The city covers an area of 74 km^{2}.^{[1]} Though a landlocked district, fossils of marine species dated 416 million years ago were found near the Kunnam taluk of the district, revealing that the land was part of the ancient sea.

According to the 2011 census, Perambalur had a population of 49,648 with a sex ratio of 1,013 females for every 1,000 males, much above the national average of 929. A total of 5,190 were under the age of six, constituting 2,678 males and 2,512 females. Scheduled Castes and Scheduled Tribes accounted for 29.43% and 0.29% of the population respectively. The average literacy of the town was 80.77%, compared to the national average of 72.99%. The town had a total of 12,732 households. There was a total of 18,430 workers, comprising 998 cultivators, 1,746 main agricultural laborers, 364 in household industries, 13,762 other workers, 1,560 marginal workers, 49 marginal cultivators, 390 marginal agricultural laborers, 78 marginal workers in household industries and 1,043 other marginal workers. As per the religious census of 2011, Perambalur had 86.94% Hindus, 9.29% Muslims, 3.6% Christians, 0.01% Sikhs, 0.01% Buddhists, 0.0% Jains, 0.12% following other religions, and 0.03% following no religion or did not indicate any religious preference.

==Administration and Politics==
Perambalur District comprises one Revenue Division viz., Perambalur, Four Taluks viz., Perambalur, Veppanthattai, Kunnam, Alathur comprising 152 Revenue Villages. The District has four blocks, viz. Perambalur, Veppanthattai, Veppur, Alathur comprise 121 Village Panchayats. There is one Municipality viz. Perambalur and four Town Panchayats viz. Arumbavur, Kurumbalur, Labbaikudikadu and Poolambadi.

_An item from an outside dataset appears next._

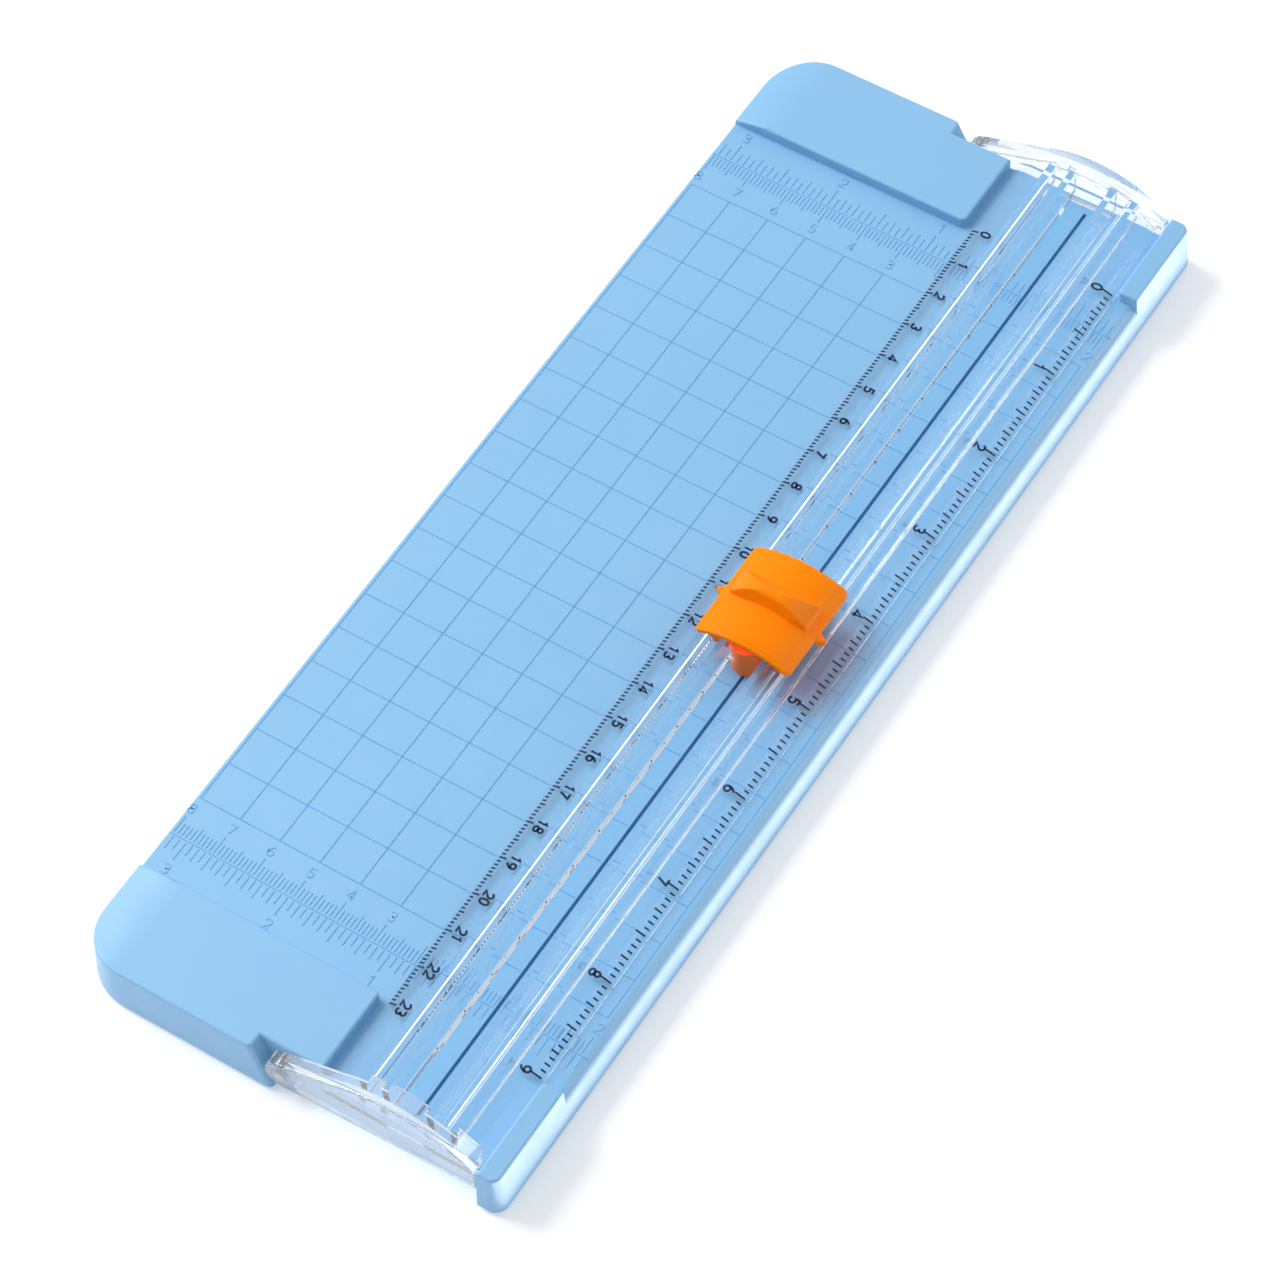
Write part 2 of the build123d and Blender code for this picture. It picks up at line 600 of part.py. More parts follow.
with BuildPart() as holder_screws:
    with BuildSketch(Plane.YZ.offset(CUT_X + HOLDER_OUT)):
        with Locations((SCREW_Y, SCREW_Z), (-SCREW_Y, SCREW_Z)):
            Circle(SCREW_HEAD_RADIUS)
    extrude(amount=-SCREW_HEAD)
    with BuildSketch(Plane.YZ.offset(CUT_X + HOLDER_OUT - SCREW_HEAD)):
        with Locations((SCREW_Y, SCREW_Z), (-SCREW_Y, SCREW_Z)):
            Circle(SCREW_RADIUS)
    extrude(amount=-(HOLDER_OUT - SCREW_HEAD + AXLE_HALF))
    with BuildSketch(Plane.YZ.offset(CUT_X + HOLDER_OUT)):
        with Locations((SCREW_Y, SCREW_Z), (-SCREW_Y, SCREW_Z)):
            Rectangle(1.6 * SCREW_HEAD_RADIUS, 0.3)
            Rectangle(0.3, 1.6 * SCREW_HEAD_RADIUS)
    extrude(amount=-SCREW_HEAD / 2, mode=Mode.SUBTRACT)
finish(holder_screws, "holder_screws")


# ---------------------------------------------------------------- blade, bush, axle, washers
AXLE_AXIS = Axis((CUT_X, 0, AXLE_Z), (1, 0, 0))

with BuildPart() as rotary_blade:
    with BuildSketch(CUT_PLANE):
        with BuildLine():
            Polyline(
                (-BLADE_THICKNESS / 2, AXLE_Z + BUSH_RADIUS),
                (-BLADE_THICKNESS / 2, AXLE_Z + BLADE_RADIUS - BLADE_BEVEL),
                (-BLADE_EDGE / 2, AXLE_Z + BLADE_RADIUS),
                (BLADE_EDGE / 2, AXLE_Z + BLADE_RADIUS),
                (BLADE_THICKNESS / 2, AXLE_Z + BLADE_RADIUS - BLADE_BEVEL),
                (BLADE_THICKNESS / 2, AXLE_Z + BUSH_RADIUS),
                close=True,
            )
        make_face()
    revolve(axis=AXLE_AXIS)
finish(rotary_blade, "rotary_blade")

with BuildPart() as blade_bush:
    with BuildSketch(AXLE_PLANE):
        Circle(BUSH_RADIUS)
        Circle(AXLE_RADIUS + RUNNING_FIT, mode=Mode.SUBTRACT)
    extrude(amount=BUSH_HALF, both=True)
finish(blade_bush, "blade_bush")

with BuildPart() as blade_axle:
    with BuildSketch(AXLE_PLANE):
        Circle(AXLE_RADIUS)
    extrude(amount=AXLE_HALF, both=True)
finish(blade_axle, "blade_axle")

for washer_name, side in (("blade_washer_left", -1), ("blade_washer_right", 1)):
    with BuildPart() as washer:
        with BuildSketch(AXLE_PLANE.offset(side * (BUSH_HALF + RUNNING_FIT))):
            Circle(WASHER_RADIUS)
            Circle(AXLE_RADIUS, mode=Mode.SUBTRACT)
        extrude(amount=side * (HOLDER_IN - BUSH_HALF - RUNNING_FIT))
    finish(washer, washer_name)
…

Perambalur comes under the Perambalur parliamentary constituency which elects two members to the Tamil Nadu Legislative Assembly once every five years. After 2008, the district was represented by two elected members, one each for the Perambalur and Kunnam constituencies. It is a part of the Chidambaram constituency, which elects its Member of Parliament (MP) once every five years. Perambalur (state assembly constituency) is reserved for scheduled castes. And current MLA is Prabhakaran from DMK, elected in the 2021 Tamil Nadu Legislative Assembly election. The current Member of Parliament for Perambalur Constituency is Arun Nehru.

Law and order are enforced by the Tamil Nadu police, which, for administrative purposes, has constituted Perambalur city as a separate district with a total of 9 police stations

==Education==
- Thanthai Hans Roever College

==Transport==
===Road===
The National Highway NH38 Passes through the District connecting various prominent cities like Tiruchirapalli, Karaikal, Vellore, Villupuram, Madurai, Salem, Erode, Karur, Thanjavur, Nagapattinam, Pudukottai. TNSTC runs regular buses from Perambalur Bus stand to all the above cities and much more. TNSETC Buses connect Perambalur with Chennai, Hosur, and Bengaluru. PRTC runs regular buses from Pondicherry and Karaikal towards Perambalur.
===Rail===
The Only Railway Station in the District is Sillakkudi Railway Station. Other nearest Railway Junctions are Ariyalur Railway Station (40 km.) Tiruchirapalli Railway Junction (59 km.) and Vriddhachalam Railway Junction (69 km.)

=== Air ===
Perambalur district doesn't have its own Airport. The nearest International Airport is Tiruchirapalli International Airport (61 km.)

===Sea===
The district doesn't have any coast lines, So the nearest seaport is Karaikal port, 139 km away from Perambalur which is located in the Union Territory of Puducherry.

==Landmarks==
There is a set of 11th-century Buddha statues around the villages of Perambalur called Perambalur Buddhas.

A 15th-century fortress named Ranjankudi Fort located about 16 km north of the town in NH 45. The fort has a palace, residence buildings, underground chamber and an underground passage that links Pettai with Kottai Medu.

Mayil ootru is a waterfall on the foothills of Pachaimalai. Located near the village Ladapuram, it is 23 km from Perambalur surrounded by dense forest.